The commits all concerned InspIRCds m_invisible module which provides similar functionality as the old mode +I in UnrealIRCd 3.1.x.

Quoting the InspIRCd wiki page about m_invisible the module

adds support for quiet (invisible) opers. A quiet oper is invisible to normal users on channels. This can be used for surveillence of botnet channels, statistics bots, etc. Note that other opers CAN see invisible opers; +Q only hides the oper from non-opers.

The brawl emerged when Atheme developer nenolod commited a few changes to the services packages that would make such a join visible to channel members by announcing that “Channel security has been compromised” because an invisible user has joined.

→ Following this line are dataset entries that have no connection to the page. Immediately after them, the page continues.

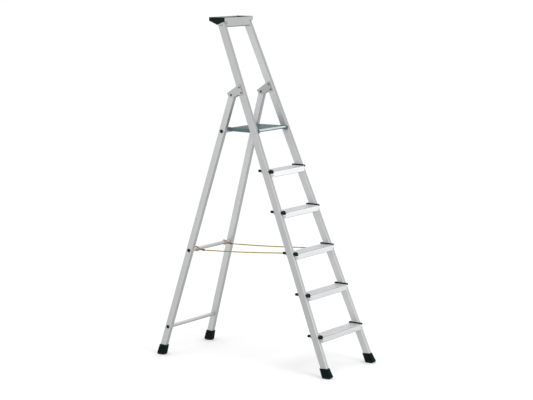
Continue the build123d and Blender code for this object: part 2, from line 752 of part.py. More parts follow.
PLUG_R = 10.8
PLUG_HEAD = 2.2
PLUG_SHANK = 12.0
with BuildPart() as tube_plugs:
    for level in CROSSBAR_Z.values():
        for side in SIDES.values():
            end = crossbar_half(level)
            with BuildSketch(across(side * (end - PLUG_SHANK))):
                with Locations((leg_y(level), level)):
                    Circle(CROSSBAR_R - CROSSBAR_WALL - 0.05)
            extrude(amount=side * (PLUG_SHANK + 0.5))
            with BuildSketch(across(side * (end + 0.1))):
                with Locations((leg_y(level), level)):
                    Circle(PLUG_R)
            extrude(amount=side * PLUG_HEAD, taper=20)
save(tube_plugs, "tube_plugs")

# ---- Platform -----------------------------------------------------------------------------------
TUBE_Y = leg_y(CROSSBAR_Z["platform_tube"])
TUBE_Z = CROSSBAR_Z["platform_tube"]
HOOK_GAP = 0.5
HOOK_WALL = 5.0
HOOK_FRONT_DROP = 2.0  # how far the hook comes down in front of the tube's centre
HOOK_REAR_DROP = -3.0
ARM_TOP_Z = PLATFORM_TOP_Z + 2.0
ARM_LOW_Z = 1392.0
ARM_SLANT = degrees(atan((PLATFORM_FRONT_HALF - PLATFORM_REAR_HALF) / (TUBE_Y - PLATFORM_PIVOT_Y)))
DECK_SKIN = 2.0
MAT_THICKNESS = 2.4
DECK_SIDE_GAP = 0.3


def arm_inner(y):
    """|x| of a side arm's inner face."""
    slant = tan(radians(ARM_SLANT))
    return PLATFORM_FRONT_HALF - (y - PLATFORM_PIVOT_Y) * slant - ARM_THICKNESS / cos(radians(ARM_SLANT))


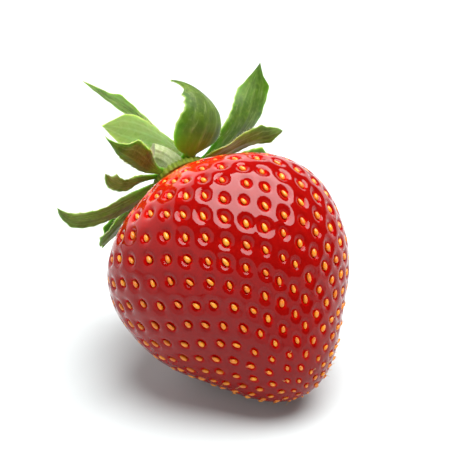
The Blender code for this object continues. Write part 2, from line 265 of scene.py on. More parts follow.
class Finish:
    """One material, or the world, while its nodes are being laid out."""

    def __init__(self, owner):
        owner.use_nodes = True
        self.owner = owner
        self.tree = owner.node_tree
        self.tree.nodes.clear()

    def node(self, kind, settings=None, inputs=None, output=0):
        """Any node: its settings first, then numbers or links for its sockets."""
        made = self.tree.nodes.new("ShaderNode" + kind)
        for key, value in (settings or {}).items():
            setattr(made, key, value)
        for key, value in (inputs or {}).items():
            if isinstance(value, Value):
                self.tree.links.new(value.socket, made.inputs[key])
            else:
                made.inputs[key].default_value = value
        return Value(self, made.outputs[output]) if made.outputs else None

    def attribute(self, name):
        """A number stored on the mesh's points."""
        return self.node("Attribute", {"attribute_name": name}, output=2)

    def noise(self, size, detail=2.0, roughness=0.5):
        """Even noise from 0 to 1, whose blotches are about size millimetres wide."""
        place = self.node("TexCoord", output=3)
        return self.node("TexNoise", None, {"Vector": place, "Scale": 1.0 / (size * METRES),
                                            "Detail": detail, "Roughness": roughness})

    def streaks(self, first, second, third):
        """Noise from 0 to 1 over three numbers, drawn out along the one that changes least."""
        place = self.node("CombineXYZ", None, {0: first, 1: second, 2: third})
        return self.node("TexNoise", None, {"Vector": place, "Scale": 1.0, "Detail": 4.0, "Roughness": 0.6})

    def blend(self, share, first, second):
        """A colour between two: a Mix node with a share from 0 to 1."""
        def full(colour):
            return colour if isinstance(colour, Value) else (*colour, 1.0)
        return self.node("Mix", {"data_type": "RGBA"}, {0: share, 6: full(first), 7: full(second)}, output=2)

    def paint(self, colour, *layers):
        """A colour with others laid over it in turn, each given as its share and colour."""
        for share, layer in layers:
            colour = self.blend(share, colour, layer)
        return colour

    def bump(self, height, depth):
        """A normal from a height of 0 to 1, with depth millimetres between them."""
        return self.node("Bump", None, {"Height": height, "Distance": depth * METRES, "Strength": 1.0})

    def skin(self, constants, links, depth=None):
        """The Principled shader: constants on its own sockets, links where the surface varies.

        depth is for light that goes in: its weight, its reach by colour, and a scale in mm.
        """
        if depth:
            weight, radius, scale = depth
            constants = {**constants, "Subsurface Weight": weight, "Subsurface Radius": radius,
                         "Subsurface Scale": scale * METRES}
        shader = self.node("BsdfPrincipled", None, {**constants, **links})
        self.node("OutputMaterial", None, {"Surface": shader})
        return self.owner


def new_finish(name):
    """An empty material to lay nodes in."""
    return Finish(bpy.data.materials.new(name))


# %% [markdown]
# ## Where the seeds sit
# Seeds follow two rules. Each one has a certain area of skin to itself, large on
# the shoulders and small at the tip, and each is turned from the last by the
# golden angle, which makes the crossing spiral rows of a flower head. The rule,
# its numbers and its random draw are the solid's, so the pits land on its pits.

# %% Places of the seeds
CELL_ANGLES = (0.0, 40.0, 75.0, 110.0, 140.0, 160.0, 172.0, 180.0)
CELL_AREAS = (17.0, 15.6, 13.2, 11.2, 9.2, 7.0, 4.4, 3.0)
FIRST_SEED = 17.0  # angle from the calyx where the seeds begin
GOLDEN_ANGLE = math.pi * (3.0 - math.sqrt(5.0))
SEED_JITTER = 0.08  # random shift, as a share of the spacing
SEED_SPREAD = 0.15  # random difference in size
SEED_RANDOM = 12  # the draw's own number
COUNT_POINTS = 2000
LEAST_SINE = 0.05  # limits the shift of a seed at the very tip
FULL_SPACING = 2.9  # distance to the nearest seed at which a seed has its full size


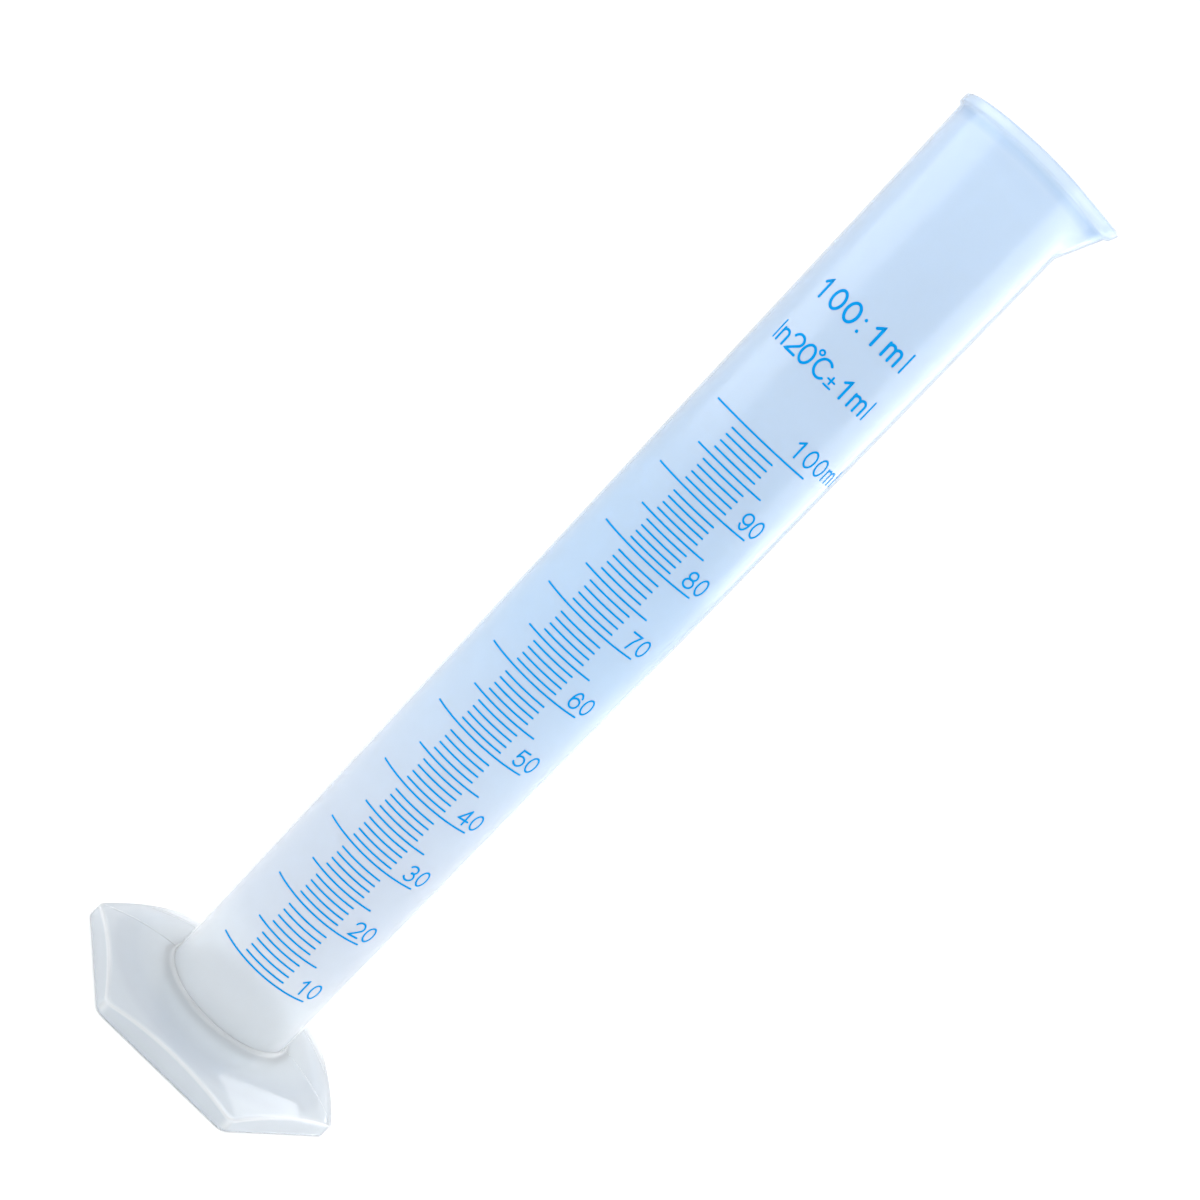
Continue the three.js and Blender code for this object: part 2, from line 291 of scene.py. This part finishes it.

This commit was followed up by danieldg of the InspIRCd developer team who moved the module out of the main – and therefore by default included – modules into the seperate “inspircd-extras” repository, but only in the 2.0 beta and 2.1 pre-alpha branches.

The initial commits to Atheme have since been reverted but there now are checks for m_invisible being loaded and the services package now refuses to link if it spots the module being present.

The module, referred to as “morally unacceptable” and “not … ethical” by nenolod, has legitimate uses such as “private networks inside offices, with special uses, those do need logging and accountability, most of them even disable private messages entirely” said developer Brain when asked about his views of this whole situation. They wrote it because “users asked for the module” and his opinion is that it “should be kept, and we’re keeping it, in third party”.

Brain says to him “it’s all about choice, the choice to run the modules or not to, we aren’t going to tell people whats right and wrong” and that “people are sensible enough and educated enough to decide for themselves”.

What’s your opinion about this? Do you use m_invisible on your network? And if so, do you tell your users that such a module is loaded? Guns don’t kill, people do?